Fatal Python error: Segmentation fault
Current thread 0x0000789b39442740 [python] (most recent call first):
File "/mnt/d/poly/dask_tests/.venv314/lib/python3.14/site-packages/xarray/coding/variables.py", line 132 in _apply_mask
File "/mnt/d/poly/dask_tests/.venv314/lib/python3.14/site-packages/xarray/coding/common.py", line 80 in get_duck_array
File "/mnt/d/poly/dask_tests/.venv314/lib/python3.14/site-packages/xarray/core/indexing.py", line 924 in get_duck_array
File "/mnt/d/poly/dask_tests/.venv314/lib/python3.14/site-packages/xarray/core/indexing.py", line 970 in get_duck_array
File "/mnt/d/poly/dask_tests/.venv314/lib/python3.14/site-packages/xarray/core/indexing.py", line 604 in __array__
File "/mnt/d/poly/dask_tests/.venv314/lib/python3.14/site-packages/xarray/core/variable.py", line 336 in _as_array_or_item
File "/mnt/d/poly/dask_tests/.venv314/lib/python3.14/site-packages/xarray/core/variable.py", line 556 in values
File "/mnt/d/poly/dask_tests/.venv314/lib/python3.14/site-packages/xarray/core/dataarray.py", line 798 in values
File "<string>", line 9 in <module>
Current thread's C stack trace (most recent call first):
[1] 106458 segmentation fault (core dumped)Anything else we need to know?
The 512×512 threshold (2^18 elements) is almost certainly a numpy internal boundary, likely NPY_BUFSIZE, a SIMD dispatch threshold, or a ufunc buffer size. The crash is in np.where(condition, scalar, large_array) called from _apply_mask.

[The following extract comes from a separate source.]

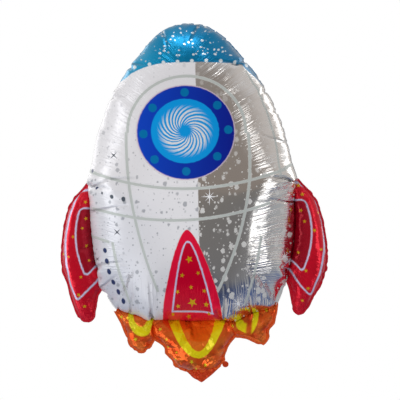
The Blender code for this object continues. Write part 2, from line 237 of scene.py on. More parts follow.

We suspect this is ultimately a numpy bug on the Python 3.14 + Linux + Clang 21 combination, but we're reporting here since xarray is where it surfaces.
It may be worth testing if a bare np.where(arr > 0.5, np.nan, arr) on a 512×512 float32 array also segfaults on Python 3.14 Linux, if so, the issue should be filed on numpy directly.